3D code data:
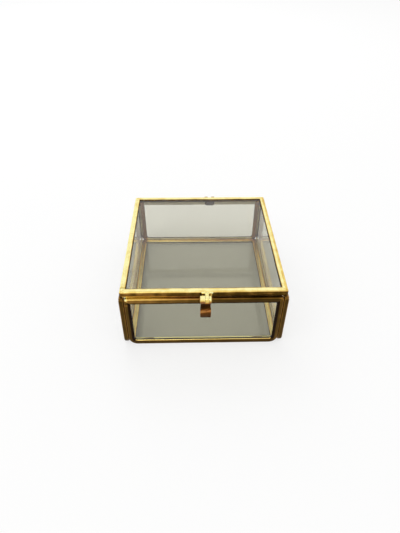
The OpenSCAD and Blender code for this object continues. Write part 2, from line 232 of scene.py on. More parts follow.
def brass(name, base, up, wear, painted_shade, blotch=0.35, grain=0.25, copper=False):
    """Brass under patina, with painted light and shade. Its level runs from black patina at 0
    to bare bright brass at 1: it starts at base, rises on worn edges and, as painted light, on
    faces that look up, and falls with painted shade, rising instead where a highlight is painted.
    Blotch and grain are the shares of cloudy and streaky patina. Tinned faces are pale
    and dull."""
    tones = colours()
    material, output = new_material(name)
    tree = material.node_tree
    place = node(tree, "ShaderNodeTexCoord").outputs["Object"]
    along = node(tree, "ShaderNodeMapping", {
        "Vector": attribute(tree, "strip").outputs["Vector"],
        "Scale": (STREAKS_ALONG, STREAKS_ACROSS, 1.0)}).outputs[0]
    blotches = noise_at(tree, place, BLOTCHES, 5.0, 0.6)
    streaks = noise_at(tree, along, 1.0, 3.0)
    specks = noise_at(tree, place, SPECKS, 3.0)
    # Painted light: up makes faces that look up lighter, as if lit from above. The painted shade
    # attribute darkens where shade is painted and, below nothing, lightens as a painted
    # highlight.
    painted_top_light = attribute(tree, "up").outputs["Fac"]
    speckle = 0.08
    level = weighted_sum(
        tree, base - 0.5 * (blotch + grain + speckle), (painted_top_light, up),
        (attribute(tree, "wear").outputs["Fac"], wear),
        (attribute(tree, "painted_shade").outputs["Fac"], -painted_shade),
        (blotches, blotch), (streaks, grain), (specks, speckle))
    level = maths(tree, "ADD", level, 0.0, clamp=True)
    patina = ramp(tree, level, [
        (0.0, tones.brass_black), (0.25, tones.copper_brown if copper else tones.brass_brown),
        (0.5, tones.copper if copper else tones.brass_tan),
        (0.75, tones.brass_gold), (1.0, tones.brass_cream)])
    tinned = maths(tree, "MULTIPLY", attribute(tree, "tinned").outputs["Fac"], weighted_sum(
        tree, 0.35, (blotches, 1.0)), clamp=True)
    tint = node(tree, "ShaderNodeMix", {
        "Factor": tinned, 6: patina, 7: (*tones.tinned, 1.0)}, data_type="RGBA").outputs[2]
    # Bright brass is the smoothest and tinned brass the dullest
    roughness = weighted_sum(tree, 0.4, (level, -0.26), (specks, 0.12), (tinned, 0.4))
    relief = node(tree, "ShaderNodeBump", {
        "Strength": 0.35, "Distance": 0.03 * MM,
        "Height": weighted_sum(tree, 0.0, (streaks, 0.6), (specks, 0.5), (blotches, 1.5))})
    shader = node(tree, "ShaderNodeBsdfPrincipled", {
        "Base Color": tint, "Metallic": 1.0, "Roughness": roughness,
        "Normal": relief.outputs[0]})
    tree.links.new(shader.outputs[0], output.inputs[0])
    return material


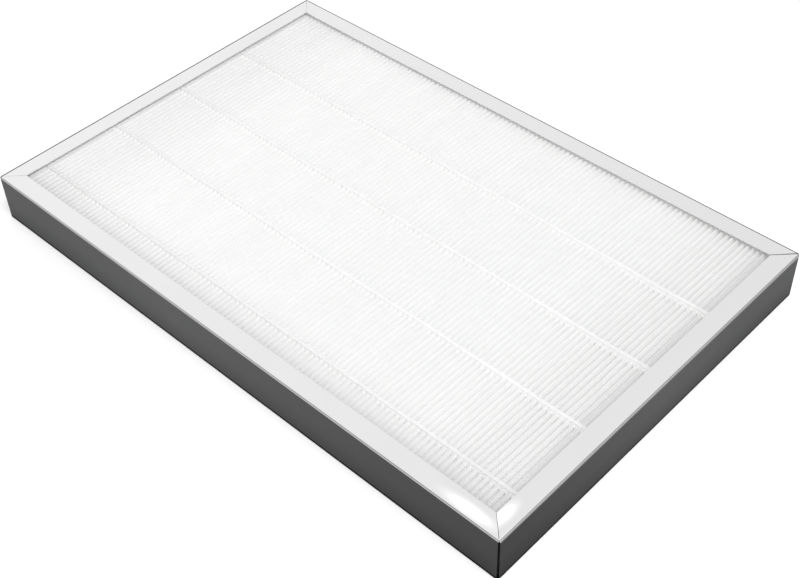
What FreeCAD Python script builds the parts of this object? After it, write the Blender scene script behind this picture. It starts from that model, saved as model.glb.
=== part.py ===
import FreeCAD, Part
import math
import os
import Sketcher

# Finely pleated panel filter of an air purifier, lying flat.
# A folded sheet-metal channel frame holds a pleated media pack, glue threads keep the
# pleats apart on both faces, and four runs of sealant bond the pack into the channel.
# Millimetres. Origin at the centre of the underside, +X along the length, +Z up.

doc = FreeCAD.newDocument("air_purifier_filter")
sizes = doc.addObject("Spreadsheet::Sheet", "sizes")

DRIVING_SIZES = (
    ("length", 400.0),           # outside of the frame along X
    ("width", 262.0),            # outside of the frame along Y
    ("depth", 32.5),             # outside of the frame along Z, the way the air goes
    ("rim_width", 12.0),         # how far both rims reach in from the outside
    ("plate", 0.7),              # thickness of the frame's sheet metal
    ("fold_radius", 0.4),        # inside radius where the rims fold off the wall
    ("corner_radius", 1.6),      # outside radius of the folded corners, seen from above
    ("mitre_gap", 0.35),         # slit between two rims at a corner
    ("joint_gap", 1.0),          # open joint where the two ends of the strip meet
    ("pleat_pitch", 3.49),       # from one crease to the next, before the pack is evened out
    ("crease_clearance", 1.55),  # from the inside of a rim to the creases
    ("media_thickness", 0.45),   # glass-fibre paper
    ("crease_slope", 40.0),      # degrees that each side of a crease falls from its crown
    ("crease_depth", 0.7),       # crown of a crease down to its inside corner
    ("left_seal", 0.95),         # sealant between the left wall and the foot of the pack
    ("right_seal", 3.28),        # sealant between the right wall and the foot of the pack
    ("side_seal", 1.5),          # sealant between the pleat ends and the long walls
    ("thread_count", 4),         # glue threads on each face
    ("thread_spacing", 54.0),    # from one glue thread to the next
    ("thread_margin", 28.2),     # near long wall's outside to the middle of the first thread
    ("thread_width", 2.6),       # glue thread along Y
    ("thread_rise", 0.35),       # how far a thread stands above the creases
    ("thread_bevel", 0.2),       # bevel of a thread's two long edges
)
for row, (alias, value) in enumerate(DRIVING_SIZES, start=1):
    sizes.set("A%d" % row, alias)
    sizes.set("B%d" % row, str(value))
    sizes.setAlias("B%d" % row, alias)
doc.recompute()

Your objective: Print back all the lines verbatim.

Reply to the task:
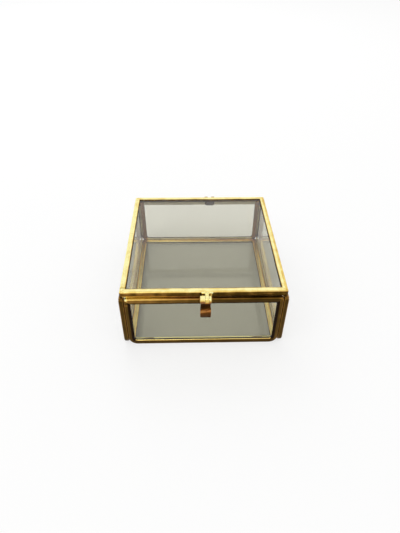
The OpenSCAD and Blender code for this object continues. Write part 2, from line 232 of scene.py on. More parts follow.
def brass(name, base, up, wear, painted_shade, blotch=0.35, grain=0.25, copper=False):
    """Brass under patina, with painted light and shade. Its level runs from black patina at 0
    to bare bright brass at 1: it starts at base, rises on worn edges and, as painted light, on
    faces that look up, and falls with painted shade, rising instead where a highlight is painted.
    Blotch and grain are the shares of cloudy and streaky patina. Tinned faces are pale
    and dull."""
    tones = colours()
    material, output = new_material(name)
    tree = material.node_tree
    place = node(tree, "ShaderNodeTexCoord").outputs["Object"]
    along = node(tree, "ShaderNodeMapping", {
        "Vector": attribute(tree, "strip").outputs["Vector"],
        "Scale": (STREAKS_ALONG, STREAKS_ACROSS, 1.0)}).outputs[0]
    blotches = noise_at(tree, place, BLOTCHES, 5.0, 0.6)
    streaks = noise_at(tree, along, 1.0, 3.0)
    specks = noise_at(tree, place, SPECKS, 3.0)
    # Painted light: up makes faces that look up lighter, as if lit from above. The painted shade
    # attribute darkens where shade is painted and, below nothing, lightens as a painted
    # highlight.
    painted_top_light = attribute(tree, "up").outputs["Fac"]
    speckle = 0.08
    level = weighted_sum(
        tree, base - 0.5 * (blotch + grain + speckle), (painted_top_light, up),
        (attribute(tree, "wear").outputs["Fac"], wear),
        (attribute(tree, "painted_shade").outputs["Fac"], -painted_shade),
        (blotches, blotch), (streaks, grain), (specks, speckle))
    level = maths(tree, "ADD", level, 0.0, clamp=True)
    patina = ramp(tree, level, [
        (0.0, tones.brass_black), (0.25, tones.copper_brown if copper else tones.brass_brown),
        (0.5, tones.copper if copper else tones.brass_tan),
        (0.75, tones.brass_gold), (1.0, tones.brass_cream)])
    tinned = maths(tree, "MULTIPLY", attribute(tree, "tinned").outputs["Fac"], weighted_sum(
        tree, 0.35, (blotches, 1.0)), clamp=True)
    tint = node(tree, "ShaderNodeMix", {
        "Factor": tinned, 6: patina, 7: (*tones.tinned, 1.0)}, data_type="RGBA").outputs[2]
    # Bright brass is the smoothest and tinned brass the dullest
    roughness = weighted_sum(tree, 0.4, (level, -0.26), (specks, 0.12), (tinned, 0.4))
    relief = node(tree, "ShaderNodeBump", {
        "Strength": 0.35, "Distance": 0.03 * MM,
        "Height": weighted_sum(tree, 0.0, (streaks, 0.6), (specks, 0.5), (blotches, 1.5))})
    shader = node(tree, "ShaderNodeBsdfPrincipled", {
        "Base Color": tint, "Metallic": 1.0, "Roughness": roughness,
        "Normal": relief.outputs[0]})
    tree.links.new(shader.outputs[0], output.inputs[0])
    return material


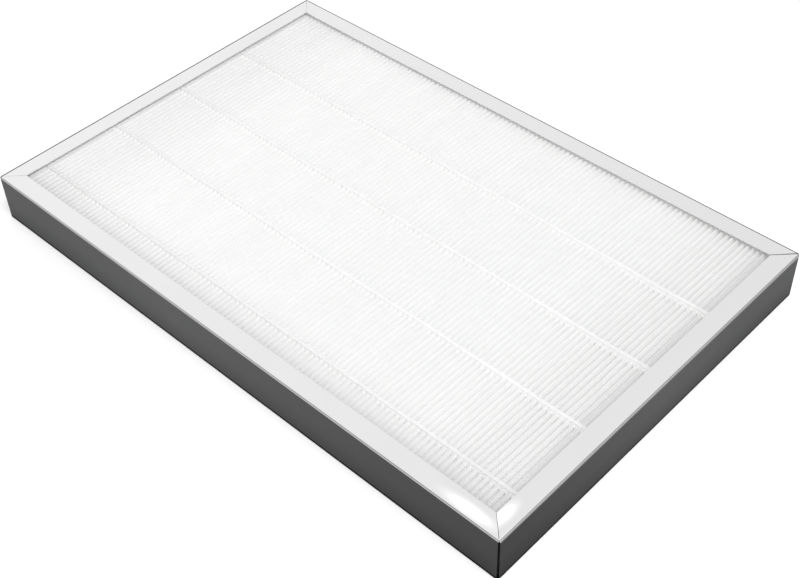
What FreeCAD Python script builds the parts of this object? After it, write the Blender scene script behind this picture. It starts from that model, saved as model.glb.
=== part.py ===
import FreeCAD, Part
import math
import os
import Sketcher

# Finely pleated panel filter of an air purifier, lying flat.
# A folded sheet-metal channel frame holds a pleated media pack, glue threads keep the
# pleats apart on both faces, and four runs of sealant bond the pack into the channel.
# Millimetres. Origin at the centre of the underside, +X along the length, +Z up.

doc = FreeCAD.newDocument("air_purifier_filter")
sizes = doc.addObject("Spreadsheet::Sheet", "sizes")

DRIVING_SIZES = (
    ("length", 400.0),           # outside of the frame along X
    ("width", 262.0),            # outside of the frame along Y
    ("depth", 32.5),             # outside of the frame along Z, the way the air goes
    ("rim_width", 12.0),         # how far both rims reach in from the outside
    ("plate", 0.7),              # thickness of the frame's sheet metal
    ("fold_radius", 0.4),        # inside radius where the rims fold off the wall
    ("corner_radius", 1.6),      # outside radius of the folded corners, seen from above
    ("mitre_gap", 0.35),         # slit between two rims at a corner
    ("joint_gap", 1.0),          # open joint where the two ends of the strip meet
    ("pleat_pitch", 3.49),       # from one crease to the next, before the pack is evened out
    ("crease_clearance", 1.55),  # from the inside of a rim to the creases
    ("media_thickness", 0.45),   # glass-fibre paper
    ("crease_slope", 40.0),      # degrees that each side of a crease falls from its crown
    ("crease_depth", 0.7),       # crown of a crease down to its inside corner
    ("left_seal", 0.95),         # sealant between the left wall and the foot of the pack
    ("right_seal", 3.28),        # sealant between the right wall and the foot of the pack
    ("side_seal", 1.5),          # sealant between the pleat ends and the long walls
    ("thread_count", 4),         # glue threads on each face
    ("thread_spacing", 54.0),    # from one glue thread to the next
    ("thread_margin", 28.2),     # near long wall's outside to the middle of the first thread
    ("thread_width", 2.6),       # glue thread along Y
    ("thread_rise", 0.35),       # how far a thread stands above the creases
    ("thread_bevel", 0.2),       # bevel of a thread's two long edges
)
for row, (alias, value) in enumerate(DRIVING_SIZES, start=1):
    sizes.set("A%d" % row, alias)
    sizes.set("B%d" % row, str(value))
    sizes.setAlias("B%d" % row, alias)
doc.recompute()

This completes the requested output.